Over on the Hebertboat (Can we call it Hebort?), Paul announces that “ANYTHING CAN HAPPEN!” and what happens is that they catch a fish while the Dot Com looks on – the boat who fired him last year. It’s at that point I notice that Garon Mailman, the dude with the awesome name on the Dot Com, has a hat that’s embroidered with “Mailman Delivers.” I see what you did there. However, the Dot Com doesn’t deliver and loses a tuna in some lobster gear. WHY ARE YOU SO CLOSE TO LOBSTER GEAR THE OCEAN IS VAST LAST TIME I CHECKED MAYBE START FISHING LIKE AN EXTRA HUNDRED YARDS AWAY GUYS GOSH.

On the Hot Tuna, more people describe why they hate the Pinwheel (probably a backstory involving a misplaced bong or a stolen case of Cheezits).  Both boats simultaneously (according to editing, anyway) catch a fish, and everybody throws down their Cool Ranch Doritos Now With 30% More Free and reels like there’s no tomorrow. And then both boats realized they’ve actually caught a shark instead, and they crack open a Natty Light in solace.

The dog was the first to realize it wasn't a tuna.

The dog was the first to realize it wasn’t a tuna.

 

Back on Hebort, the brothers are really shitting on poor Junior, the deckhand dude, because he missed a harpoon shot and isn’t driving the boat in the precise manner they are screaming towards him. You think? They’re screaming “Don’t fuck this up!” I would have just dropped them both in the ocean and powered home with my middle fingers to the wind, but that’s why I don’t fish for a living. Or have a boss.  But they get the stupid giant fish and all goes well.

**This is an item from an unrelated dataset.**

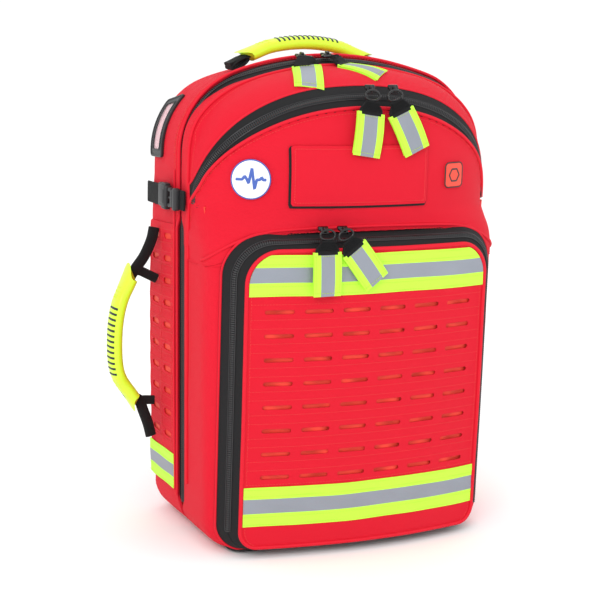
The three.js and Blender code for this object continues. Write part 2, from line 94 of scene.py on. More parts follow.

I'M IN THE WRONG BUSINESS CLEARLY

I’M IN THE WRONG BUSINESS CLEARLY

 

The next segment is the Dot Com catching a fish, which is too boring to possibly recap so I won’t even bother. The Hard Merchandise gets one right as Dave is lighting his seventh cigarette of the morning, the Hot Tuna’s adorable dog starts eating bait fish, and Stonerboat, out of ideas, settles on a “Flying V” formation of throwing bait (I am dead serious). More shit is talked. The episode ends, and I can live my life again.